Automation is not a moral good. It is an economic decision. The right question is not “Can we automate this?” but “Should we?” The following heuristics help teams choose targets that reduce risk and cycle time without bloating the suite.
Automate High-Risk, High-Repeat Scenarios
Focus first on critical user journeys such as authentication, checkout, or money movement, high-frequency tasks that consume manual time each release, and areas with a history of defects. Doing so maximizes the defect-finding value per test run. For context on layering and scope, see the Google Testing Blog on the testing pyramid.
Prefer Stable Interfaces
When a feature or interface is still changing rapidly, defer UI automation and validate behavior at API or contract levels.
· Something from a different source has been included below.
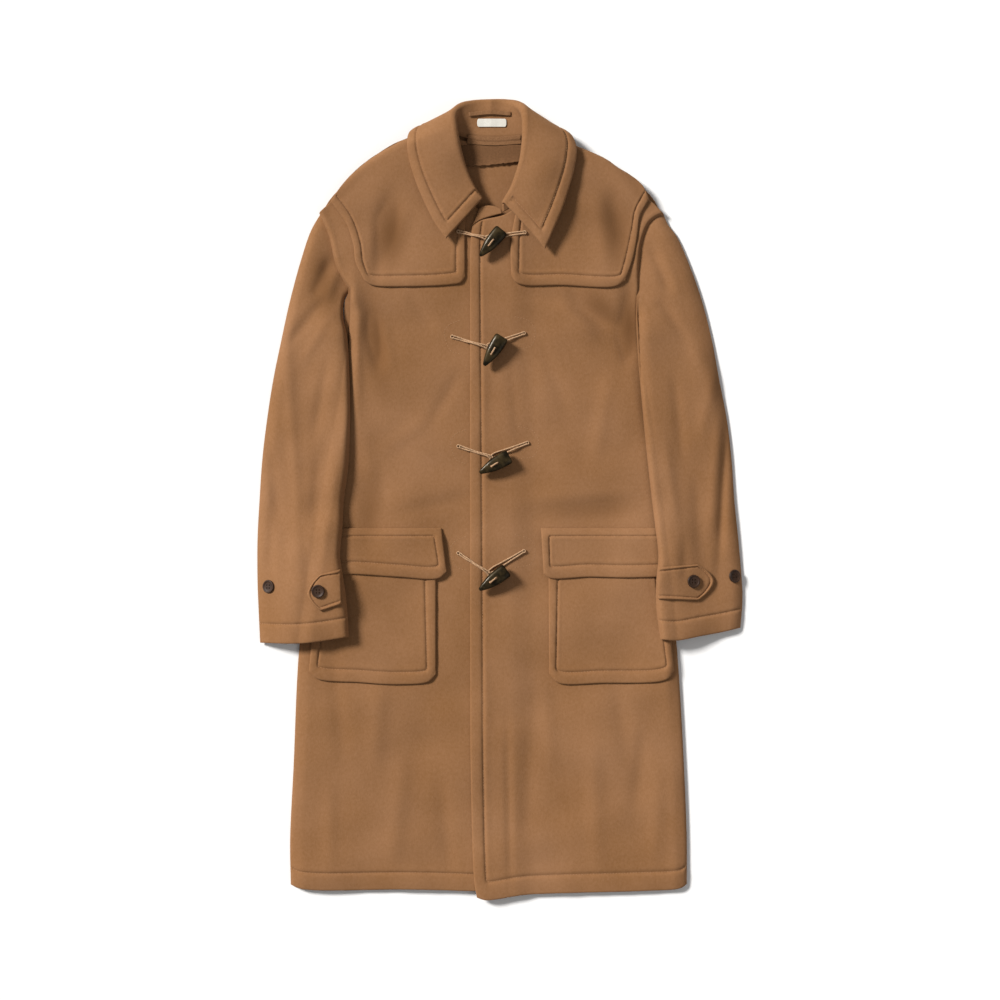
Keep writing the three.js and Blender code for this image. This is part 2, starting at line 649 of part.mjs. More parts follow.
function toSolid(geometry) {
  const key = (i) => ['x', 'y', 'z'].map((axis, k) =>
    Math.round(geometry.attributes.position.array[i * 3 + k] * 1e4)).join();
  const seen = new Map();
  const points = [];
  const index = [];
  const order = geometry.index
    ? Array.from(geometry.index.array)
    : Array.from({ length: geometry.attributes.position.count }, (_, i) => i);
  for (let i = 0; i < order.length; i += 3) {
    const corners = order.slice(i, i + 3).map((v) => {
      const name = key(v);
      if (!seen.has(name)) {
        seen.set(name, points.length / 3);
        points.push(...geometry.attributes.position.array.slice(v * 3, v * 3 + 3));
      }
      return seen.get(name);
    });
    if (new Set(corners).size === 3) index.push(...corners);
  }
  return new Manifold(new Solid({
    numProp: 3, vertProperties: new Float32Array(points), triVerts: new Uint32Array(index),
  }));
}

function fromSolid(solid) {
  const mesh = solid.getMesh();
  const geometry = new THREE.BufferGeometry();
  geometry.setAttribute('position', new THREE.Float32BufferAttribute(mesh.vertProperties, 3));
  geometry.setIndex(Array.from(mesh.triVerts));
  geometry.computeVertexNormals();
  return geometry;
}

function buttonShape() {
  const turned = new THREE.LatheGeometry(BUTTON_PROFILE.map((p) => new THREE.Vector2(p.x, p.y)), 18);
  turned.rotateX(Math.PI / 2);
  let solid = toSolid(turned);
  for (const sx of [-1, 1]) {
    for (const sy of [-1, 1]) {
      const hole = Manifold.cylinder(8, BUTTON_HOLE_R, BUTTON_HOLE_R, 6, true)
        .translate([sx * BUTTON_HOLE_AT, sy * BUTTON_HOLE_AT, 0]);
      solid = solid.subtract(hole);
    }
  }
  return fromSolid(solid);
}

for (const side of ['left', 'right']) {
  BUTTONS[side].forEach((place, i) => {
    const top = i === 0 ? tabTop : sleeveTop;
    const reach = 6;
    const slopeX = (top(place.x + reach, place.y) - top(place.x - reach, place.y)) / (2 * reach);
    const slopeY = (top(place.x, place.y + reach) - top(place.x, place.y - reach)) / (2 * reach);
    const up = new THREE.Vector3(-slopeX, -slopeY, 1).normalize();
    const shape = buttonShape();
    shape.applyQuaternion(new THREE.Quaternion().setFromUnitVectors(new THREE.Vector3(0, 0, 1), up));
    const button = add(`cuff_button_${side}_${i + 1}`, 'button', shape);
    button.position.set(place.x, place.y, top(place.x, place.y) + LAY);
  });
}

// Collar
const ROLL_STEPS = 4;
const LEAF_STEPS = 4;
const COLLAR_SECTIONS = 36;
const collarTop = (x, y) => {
  const yoke = x < YOKE_FRONT.left || x > YOKE_FRONT.right ? yokeTop(x, y) : overTop(x, y);
  return Math.max(yoke, frontTop(x, y));
};

function station(s) {
  const at = clamp(s, 0, 1) * (COLLAR.length - 1);
  const i = clamp(Math.floor(at), 0, COLLAR.length - 2);
  const t = at - i;
  const rows = [i - 1, i, i + 1, i + 2].map((k) => COLLAR[clamp(k, 0, COLLAR.length - 1)]);
  return Object.fromEntries(Object.keys(COLLAR[0]).map((name) => {
    const [a, b, c, d] = rows.map((row) => row[name]);
    const value = 0.5 * (2 * b + (c - a) * t + (2 * a - 5 * b + 4 * c - d) * t * t
      + (3 * b - a - 3 * c + d) * t ** 3);
    return [name, value];
  }));
}

// The wall's middle at a station: neck seam, roll, leaf.
function collarSection(s) {
  const row = station(s);
  const neck = new THREE.Vector3(row.nx, row.ny, row.nz);
  const roll = new THREE.Vector3(row.rx, row.ry, row.rz);
  const above = lerp(collarTop(row.ex, row.ey), 0, clamp(row.under, 0, 1));
  const edge = new THREE.Vector3(row.ex, row.ey, above + COLLAR_WALL / 2 + Math.max(row.ez, 0));
  const out = roll.clone().sub(neck.clone().add(edge).multiplyScalar(0.5)).normalize();
  const side = edge.clone().sub(neck);
  side.addScaledVector(out, -side.dot(out)).normalize();
  const centre = roll.clone().addScaledVector(out, -row.roll);
  // The angle on the roll where a line from a point touches it
  const touch = (point, sign) => {
    const away = point.clone().sub(centre);
    const [ox, sx] = [away.dot(out), away.dot(side)];
    const bearing = Math.atan2(sx, ox);
    return bearing - sign * Math.acos(clamp(row.roll / Math.hypot(ox, sx), -1, 1));
  };
  const from = touch(neck, -1);
  const to = touch(edge, 1);
  const onRoll = (angle) => centre.clone()
    .addScaledVector(out, row.roll * Math.cos(angle))
    .addScaledVector(side, row.roll * Math.sin(angle));
  const points = [neck, neck.clone().lerp(onRoll(from), 0.5)];
  for (const t of steps(ROLL_STEPS)) points.push(onRoll(lerp(from, to, t)));
  const last = points.at(-1);
  const along = edge.clone().sub(last).normalize();
  const lift = side.clone().addScaledVector(along, -side.dot(along)).normalize();
  for (const t of steps(LEAF_STEPS).slice(1)) {
    points.push(last.clone().lerp(edge, t).addScaledVector(lift, row.bow * Math.sin(Math.PI * t)));
  }
  return points;
}

const sections = steps(COLLAR_SECTIONS).map(collarSection);
const collarGrid = sections[0].map((_, v) => sections.map((section) => section[v]));
add('collar', 'wool', shell(collarGrid, COLLAR_WALL));

add('collar_stand', 'wool', panel(sewnOn(STAND_END, steps(5), steps(2)), half(overTop)));

// Inside of the neck, on the stand and the back
function standTop(x, y) {
  const flat = collarGrid.slice(0, 4);
  for (let r = 1; r < flat.length; r += 1) {
    for (let c = 1; c < flat[0].length; c += 1) {
      const corners = [flat[r - 1][c - 1], flat[r - 1][c], flat[r][c], flat[r][c - 1]];
      for (const [i, j, k] of [[0, 1, 2], [0, 2, 3]]) {
        const triangle = new THREE.Triangle(...[i, j, k].map((n) =>
          new THREE.Vector3(corners[n].x, corners[n].y, 0)));
        const weights = triangle.getBarycoord(new THREE.Vector3(x, y, 0), new THREE.Vector3());
        if (weights && Math.min(weights.x, weights.y, weights.z) >= -1e-6) {
          return corners[i].z * weights.x + corners[j].z * weights.y + corners[k].z * weights.z
            + COLLAR_WALL / 2 + SEAM;
        }
      }
    }
  }
  return 0;
}
const neckTop = (x, y) => Math.max(standTop(x, y), backTop(x, y));

function strip(name, finish, points, width, wall, lift, count = 8) {
  const line = curve(points);
  const edges = {
    bottom: beside(line, -width / 2),
    top: beside(line, width / 2),
    us: steps(count),
    vs: steps(2),
  };
  edges.left = curve([edges.bottom(0), edges.top(0)]);
  edges.right = curve([edges.bottom(1), edges.top(1)]);
  add(name, finish, panel(edges, (x, y) => neckTop(x, y) + lift(x) + wall / 2, wall));
}
strip('neck_tape', 'tape', outline([-46, 529], [-9, 527], [28, 529]), 13, TAPE, () => LAY + SEAM);
strip('neck_label', 'label', outline([-33, 554], [9, 554]), 12, LABEL, () => LAY);
strip('hanger_loop', 'tape', outline([-46, 566], [-14, 569], [16, 567]), 6, TAPE,
  (x) => LAY + HANGER_RISE * rounded(1 - Math.abs(x + 15) / 31));
add('neck_facing', 'lining', panel({
  bottom: curve(outline([-66, 498], [-51, 491], [-10, 492], [29, 497], [46, 500])),
  top: curve(outline([-64, 517], [-46, 521.5], [-9, 519.5], [30, 521.5], [44, 517])),
  left: curve(outline([-66, 498], [-64, 517])),
  right: curve(outline([46, 500], [44, 517])),
  us: steps(12),
  vs: steps(3),
}, (x, y) => backTop(x, y) + LAY + FACING / 2, FACING));

// Toggles with their cords, and the loops that they go through
const clothTop = (x, y) => (y > YOKE_HEM - 2 ? collarTop(x, y) : frontTop(x, y));
const cordFloor = (x, y) =>
  Math.max(...[[0, 0], [4, 0], [-4, 0], [0, 4], [0, -4]].map(([dx, dy]) => clothTop(x + dx, y + dy)));
const CORD_AT = CORD / 2 + LAY * 0.75;
const OVER_CORD = CORD + LAY / 2;

function cord(name, points, count) {
  const ring = steps(CORD_SIDES).slice(0, -1).map((t) => new THREE.Vector2(
    Math.cos(2 * Math.PI * t), Math.sin(2 * Math.PI * t),
  ).multiplyScalar(CORD / 2));
  const path = new THREE.CatmullRomCurve3(points, false, 'centripetal');
  add(name, 'cord', new THREE.ExtrudeGeometry(new THREE.Shape(ring), {
    steps: count, extrudePath: path,
  }));
}

// Toggle: share of its length, width, thickness
const TOGGLE_RINGS = table(['at', 'width', 'thick'], [
  [-0.5, 0.3, 0.36], [-0.44, 0.46, 0.55], [-0.26, 0.72, 0.8], [0, 0.94, 0.97], [0.26, 1, 1],
  [0.44, 0.92, 0.92], [0.5, 0.74, 0.72],
]);
function toggleShape() {
  const sides = 12;
  const points = [];
  const index = [];
  for (const ring of TOGGLE_RINGS) {
    for (let k = 0; k < sides; k += 1) {
      const angle = (2 * Math.PI * k) / sides;
      points.push(ring.at * TOGGLE_LENGTH, ring.width * TOGGLE_WIDTH * Math.cos(angle) / 2,
        ring.thick * TOGGLE_THICK * Math.sin(angle) / 2);
    }
  }
  const last = (TOGGLE_RINGS.length - 1) * sides;
  for (let r = 0; r < last; r += sides) {
    for (let k = 0; k < sides; k += 1) {
      const next = (k + 1) % sides;
      index.push(r + k, r + next, r + sides + next, r + k, r + sides + next, r + sides + k);
    }
  }
  for (let k = 1; k < sides - 1; k += 1) {
    index.push(0, k + 1, k);
    index.push(last, last + k, last + k + 1);
  }
  const geometry = new THREE.BufferGeometry();
  geometry.setAttribute('position', new THREE.Float32BufferAttribute(points, 3));
  geometry.setIndex(index);
  let solid = toSolid(geometry);
  for (const end of [-1, 1]) {
    solid = solid.subtract(Manifold.cylinder(2 * TOGGLE_THICK, HOLE_R, HOLE_R, 8, true)
      .translate([end * HOLE_PITCH / 2, 0, 0]));
  }
  return fromSolid(solid);
}

FASTENINGS.forEach((row, i) => {
  const axis = new THREE.Vector3(Math.cos(THREE.MathUtils.degToRad(row.turn)),
    Math.sin(THREE.MathUtils.degToRad(row.turn)), 0);
  const crosswise = new THREE.Vector3(-axis.y, axis.x, 0);
  const middle = new THREE.Vector3(row.x, row.y, 0);
  const floor = Math.max(...[-0.5, -0.25, 0, 0.25, 0.5].map((share) => {
    const p = middle.clone().addScaledVector(axis, share * TOGGLE_LENGTH);
    return cordFloor(p.x, p.y);
  }));
  const loopAt = floor + CORD_AT;
  const cordAt = loopAt + OVER_CORD;
  const toggleAt = cordAt + CORD / 2 + LAY / 2 + TOGGLE_THICK / 2;
  const bight = middle.clone().addScaledVector(crosswise, BIGHT_OUT);
  const shape = toggleShape();
  shape.rotateZ(THREE.MathUtils.degToRad(row.turn));
  const toggle = add(`toggle_${i + 1}`, 'horn', shape);
  toggle.position.set(row.x, row.y, toggleAt);

  const above = (x, y, least = 0) => Math.max(cordFloor(x, y) + CORD_AT, least);
  const strand = (end) => {
    const hole = middle.clone().addScaledVector(axis, end * HOLE_PITCH / 2);
    const left = new THREE.Vector3(row.lx, row.ly + end * STRAND_GAP / 2, 0);
    const way = [0, 0.15, 0.3, 0.45, 0.62].map((t) => {
      const p = left.clone().lerp(bight, t);
      p.z = above(p.x, p.y, t > 0.5 ? cordAt : 0);
      return p;
    });
    const crossing = bight.clone().addScaledVector(axis, end * STRAND_GAP / 2);
    crossing.z = cordAt;
    const bend = bight.clone().lerp(hole, 0.66).setZ(cordAt - 0.2);
    return [...way, crossing, bend,
      hole.clone().setZ(cordAt + 1.8), hole.clone().setZ(toggleAt),
      hole.clone().setZ(toggleAt + TOGGLE_THICK / 2 + 0.6)];
  };
  const crown = middle.clone().setZ(toggleAt + TOGGLE_THICK / 2 + CORD / 2 + 1.2);
  cord(`toggle_cord_${i + 1}`, [...strand(1), crown, ...strand(-1).reverse()], CORD_STEPS);

  const right = new THREE.Vector3(row.rx, row.ry, 0);
  const run = bight.clone().sub(right).normalize();
  const wide = new THREE.Vector3(-run.y, run.x, 0);
  const leg = (end) => [[0, 0.8], [0.18, 0.9], [0.36, 1], [0.6, 1.3], [0.88, 1.5]].map(([t, spread]) => {
    const p = right.clone().lerp(bight, t).addScaledVector(wide, end * spread * STRAND_GAP / 2);
    p.z = above(p.x, p.y, t < 0.25 ? 0 : loopAt);
    return p;
  });
  const tip = bight.clone().addScaledVector(run, 1.5).setZ(loopAt);
  cord(`toggle_loop_${i + 1}`, [...leg(1), tip, ...leg(-1).reverse()], LOOP_STEPS);
});

export default group;
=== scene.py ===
# %% [markdown]
# # A duffle coat laid flat
# The coat lies on its back on a pale floor and the camera looks straight down at it. The
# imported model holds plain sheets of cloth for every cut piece. This lesson lays a finer
# sheet on each of them: the same outline and the same height, with rolled edges, rows of
# stitches, soft creases and a napped wool finish.

# %% Load the frame
import math

import bpy
import numpy as np
from mathutils import Matrix, Vector


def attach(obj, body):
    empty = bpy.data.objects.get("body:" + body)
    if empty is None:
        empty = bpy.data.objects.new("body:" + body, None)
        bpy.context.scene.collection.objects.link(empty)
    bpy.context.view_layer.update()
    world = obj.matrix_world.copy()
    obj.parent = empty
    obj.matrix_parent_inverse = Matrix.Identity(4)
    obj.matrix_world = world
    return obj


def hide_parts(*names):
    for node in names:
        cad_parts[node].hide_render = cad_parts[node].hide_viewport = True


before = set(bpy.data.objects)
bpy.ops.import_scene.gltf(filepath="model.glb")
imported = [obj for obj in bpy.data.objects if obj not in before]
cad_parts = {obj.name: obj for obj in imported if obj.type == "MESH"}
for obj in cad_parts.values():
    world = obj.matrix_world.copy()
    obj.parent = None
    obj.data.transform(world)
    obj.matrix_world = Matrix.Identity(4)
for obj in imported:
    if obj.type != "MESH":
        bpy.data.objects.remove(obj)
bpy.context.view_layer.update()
MM = 0.001


# %% [markdown]
# ## Camera, light and floor
# The photograph is taken from straight above, so the camera looks down -Z with the collar
# towards the top of the picture. A long lens keeps the outline as flat as the photo's. One
# soft lamp from the upper left gives the shadows beside the sleeves and the collar, and the
# pale world fills them.

# %% Camera
PIXEL = 1.47 * MM
PICTURE = 1000
LENS, SENSOR = 100, 36
CLOTH_LEVEL = 10 * MM

camera_data = bpy.data.cameras.new("camera")
camera_data.lens = LENS
camera_data.sensor_width = SENSOR
camera = bpy.data.objects.new("camera", camera_data)
camera.location = (0, 0, CLOTH_LEVEL + PIXEL * PICTURE * LENS / SENSOR)
bpy.context.collection.objects.link(camera)
bpy.context.scene.camera = camera
print(f"the camera hangs {camera.location.z:.2f} m above the floor")


# %% Lamps and world
KEY_WAY, FILL_PLACE = Vector((2.3, -1.5, -2.1)), Vector((2.4, -1.2, 3.0))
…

Add UI coverage once the interaction model stabilizes. For contract testing approaches, see Pact.
Use the Three-Run Rule
Before promoting a new test into the main suite, require it to pass three consecutive runs in a CI environment. Tests that flake under load are not ready for prime time. For background, the Google Testing Blog discusses flaky tests at scale.
Apply the 5x Maintenance Test
Estimate how many times a test will need maintenance in a quarter. If a test is likely to require updates more than five times, move that check down the stack or drop it. Volatile UI details are better validated via integration or component tests.
Keep Assertions Specific and Cheap
Make assertions narrow and meaningful, for example a status code, a checksum, or a visible role, rather than broad and brittle, such as full page text comparisons. Fast, focused assertions isolate defects and speed feedback.
Track ROI With a Simple Score
Score candidates on Business Impact, Failure Likelihood, Run Frequency, and Maintenance Cost on a 1-5 scale. Automate items with a high composite score and reasonable maintenance. Keep the rest manual or validate below the UI.
Prune Aggressively
Every quarter, remove tests that fail to catch real defects or that consume outsized maintenance. Healthy suites are edited suites.
The Heuristic Mindset
These rules do not replace judgment. They make judgment visible. By framing automation as a constrained optimization problem, coverage versus cost, you build a suite that stays useful as products evolve.